WASHINGTON — A robotic lander developed by Intuitive Machines landed safely on the moon Feb. 22, becoming the first privately developed spacecraft to touch down on the moon and the first American spacecraft to do so in more than half a century.
The Nova-C lander, named Odysseus, landed on in the south polar regions of the moon at 6:23 p.m. Eastern on the IM-1 mission. It took about 15 minutes after landing for controllers to confirm they were receiving a signal from the lander on the surface, getting only a weak signal initially.
“What we can confirm, without a doubt, is our equipment is on the surface of the moon and we are transmitting,” Tim Crain, Intuitive Machines flight director for the landing attempt, said. “So, congratulations, IM team.”

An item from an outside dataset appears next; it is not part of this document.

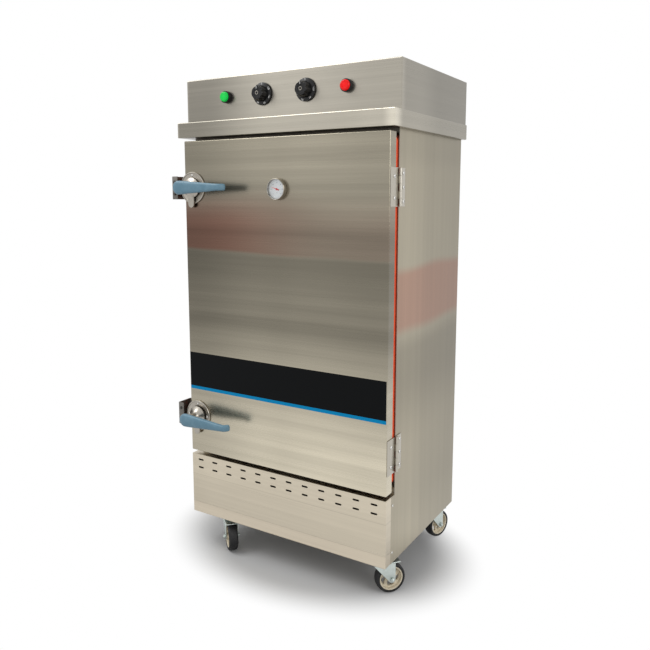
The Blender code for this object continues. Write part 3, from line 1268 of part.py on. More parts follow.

Intuitive Machines delayed the landing by two hours to perform an additional orbit of the moon. The company said that it determined that laser rangefinders on the lander, a key instrument to enable a precise landing, were not working properly. Controllers uploaded a software patch to enable to the lander to use in their place use a NASA Doppler lidar payload originally intended to be a technology demonstration.
“Basically, it is the primary system to help provide the velocity and altitude information,” said Prasun Desai, NASA deputy associate administrator for space technology, of the NASA payload during the landing broadcast.

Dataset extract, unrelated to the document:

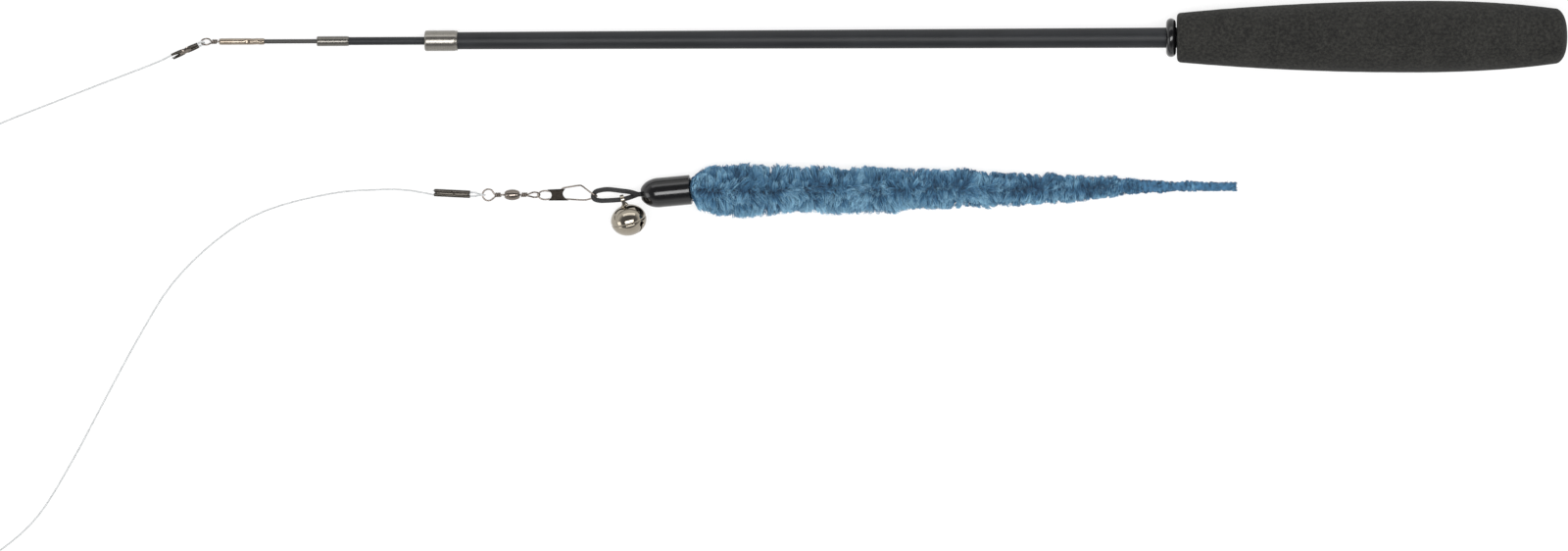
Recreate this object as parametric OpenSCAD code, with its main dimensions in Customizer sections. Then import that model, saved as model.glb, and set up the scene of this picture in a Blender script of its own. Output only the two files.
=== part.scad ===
// Telescopic cat teaser wand, collapsed and laid flat, with its line, snap swivel, bell and plush tail.
// Millimetres. +X runs from the wand's tip to its grip, +Z up from the surface that it lies on.

/* [Grip] */
// Length of the foam grip
grip_len = 111; // [80:1:150]
// Radius at the grip's front face
grip_front_r = 7; // [5:0.1:9]
// Radius at the grip's fullest place
grip_belly_r = 10.2; // [8:0.1:14]
// Radius that the grip narrows to at its rear
grip_rear_r = 7.4; // [5:0.1:9]
// Radius of the flat at the grip's rear end
grip_flat_r = 1.6; // [1:0.1:3]
// Length of the rounding at the grip's rear end
grip_round = 3.4; // [2:0.1:6]
// Outside radius of the collar in front of the grip
collar_r = 5.55; // [4:0.05:7]
// Length of the collar
collar_len = 2.8; // [2:0.1:5]
// Depth of the plug that closes the tube's rear end
plug_len = 6; // [3:0.5:12]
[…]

Odysseus lifted off Feb. 15 on a SpaceX Falcon 9, which placed the spacecraft on trajectory to the moon. After a commissioning maneuver to test the spacecraft’s liquid oxygen and methane engine, it performed two trajectory correction maneuvers before going into low lunar orbit Feb. 21.
The landing was the first on the moon by a privately developed spacecraft. It was also the first soft landing on the moon by any American spacecraft since the last Apollo mission, Apollo 17, in December 1972.